Terms and Conditions



  • In these conditions the ‘company’ means Aquacover Limited, and ‘the customer’ means any person(s) or Company buying Goods from the Company.  ‘Goods’ means any equipment, installation services or other chattels, whether or not intended to become affixed to reality, sold under the Contract. The ‘Contract’ means the Contract for the sale and purchase of the Goods. The ‘Conditions’ mean the standard terms and conditions incorporated by the company.
  • Unless expressly agreed otherwise in writing, any Contract for the sale or supply of Goods by the Company shall be subject to these conditions, to the exclusion of the terms and conditions of the customer. No employee or agent of the Company has authority to vary or waive any of these Conditions, except a Director doing so in writing.
  • The Customer shall not be entitled to rely for any purpose on any representation made by the Company or any of its servants or agents to the Customer or any of his servants or agents otherwise than as expressly referred to in the contractual document(s) unless he shall prior to the conclusion of the Contract have notified the Company in writing that he intends to rely thereon in entering the Contract and the Company confirms its acceptance.
  • No tender, quotation or other offer by the Company shall remain open for acceptance beyond a period of thirty days from the despatch or other communication thereof to the Customer.
  • (a) The Customer shall inspect the Goods upon delivery. Any defective material, incorrect or short delivery must be notified to the Company by the Customer within seven (7) days of delivery otherwise the Company will accept no responsibility. In cases of non-delivery any claims must be received by the Company within twenty (20) days of the Customer having been notified of despatch.

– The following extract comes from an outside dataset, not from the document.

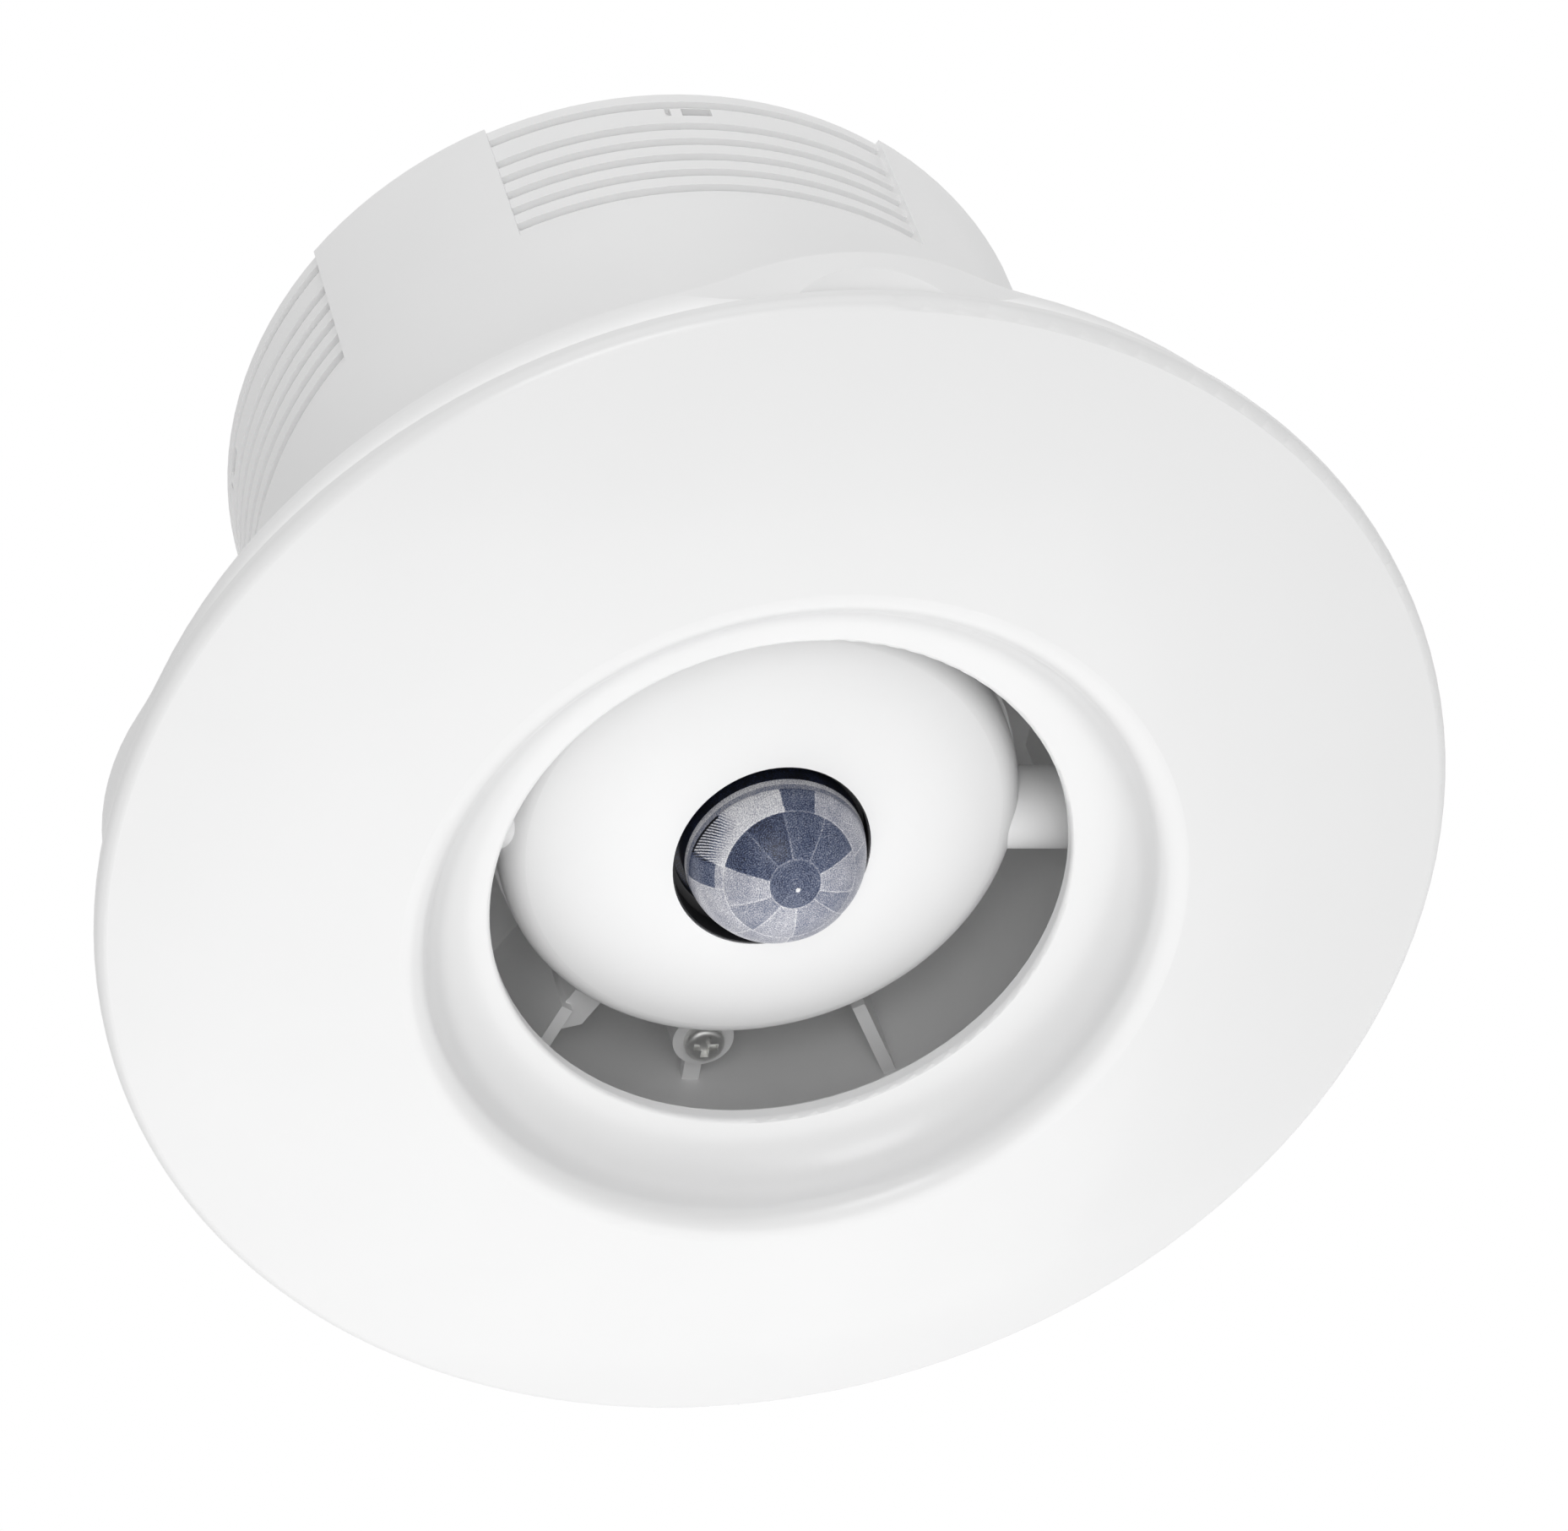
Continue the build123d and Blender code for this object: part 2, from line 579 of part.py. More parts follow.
def felt_ring():
    """Friction felt between the turning floor and the can's ledge."""
    high = LEDGE_HEIGHT - FELT_GAP
    outer = SWIVEL_RADIUS - FELT_GAP
    return ring(outer - FELT_WIDTH, outer, high - FELT_THICKNESS, high)


# ---------------------------------------------------------------- swivel
def swivel_ring():
    """Open drum with two pivot arms, radial fins, two screw ears and a tab beside one fin."""
    body = ring(SWIVEL_INNER, SWIVEL_RADIUS, SWIVEL_LOW, FLOOR_HEIGHT)
    reach = SWIVEL_INNER + SWIVEL_WALL / 2
    arm = Pos(ARM_INNER, 0, 0) * Box(
        reach - ARM_INNER,
        2 * ARM_HALF_WIDTH,
        FLOOR_HEIGHT - PIVOT_HEIGHT,
        align=(Align.MIN, Align.CENTER, Align.MIN),
    )
    arm += along_x(ARM_HALF_WIDTH, ARM_INNER, reach)
    arm = Pos(0, 0, PIVOT_HEIGHT) * arm & post(reach, -FLOOR_HEIGHT, FLOOR_HEIGHT)
    bore = along_x(PIN_RADIUS + PIN_SEAT_GAP, ARM_INNER - WASHER_RADIUS, PIN_OUTER)
    arm -= Pos(0, 0, PIVOT_HEIGHT) * bore
    fin_side = Polygon(
        (FIN_INNER, FIN_FRONT),
        (reach, FIN_WALL_FRONT),
        (reach, FLOOR_HEIGHT),
        (FIN_INNER, FLOOR_HEIGHT),
        align=None,
    )
    fin = extrude(Plane.XZ * fin_side, FIN_THICKNESS / 2, both=True)
    ear = post(EAR_RADIUS, EAR_FRONT, EAR_FRONT + EAR_THICKNESS)
    web_length = reach - EAR_CIRCLE
    web_front = EAR_FRONT + EAR_THICKNESS - EAR_WEB_THICKNESS
    web = block((web_length, EAR_WEB_WIDTH, EAR_WEB_THICKNESS), web_front, web_length / 2)
    hole = post(SWIVEL_SCREW[2] + SCREW_GAP, EAR_FRONT, EAR_FRONT + EAR_THICKNESS)
    for side in (0, 180):
        body += at(0, side, arm)
    for angle in FIN_ANGLES:
        body += at(0, angle, fin)
    for angle in EAR_ANGLES:
        body += at(EAR_CIRCLE, angle, ear + web - hole)
    tab_outline = Polygon(
        (0, 0),
        (0, -TAB_WIDTH),
        (TAB_LENGTH - TAB_TAPER, -TAB_WIDTH),
        (TAB_LENGTH, -TAB_WIDTH + TAB_TAPER),
        (TAB_LENGTH, 0),
        align=None,
    )
    tab = Pos(0, 0, TAB_FRONT) * extrude(tab_outline, TAB_DEPTH)
    return body + at(TAB_START, TAB_ANGLE, tab)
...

  • (b) In the event of any fault appearing in the ‘Goods’ within a year of delivery, the Company shall (if the said fault has been immediately notified to it by the Customer and the ‘Goods’ are (as the Company may direct) returned to it or made available for collection or inspection in situ) examine the same and in its opinion any faults found are due to any fault of its own design or manufacture or other workmanship it shall replace or (at its option) repair the same free of charge and refund to the Customer any cost of carriage incurred by him returning them. If it finds no faults for which it is responsible as aforesaid the costs of such carriage or collection or inspection and of any work shall be chargeable to the Customer. In the case of ‘Contracts for the supply of the goods outside the U.K’ such costs of carriage or collection or inspection shall in any event be borne by the Customer. In the case of faulty ‘Goods’ or parts not manufactured by the Company, the Customer shall be entitled, as far as possible, to the benefit of any guarantees given by the manufacturers; the Company will on request notify the Customer of the terms of any such guarantees.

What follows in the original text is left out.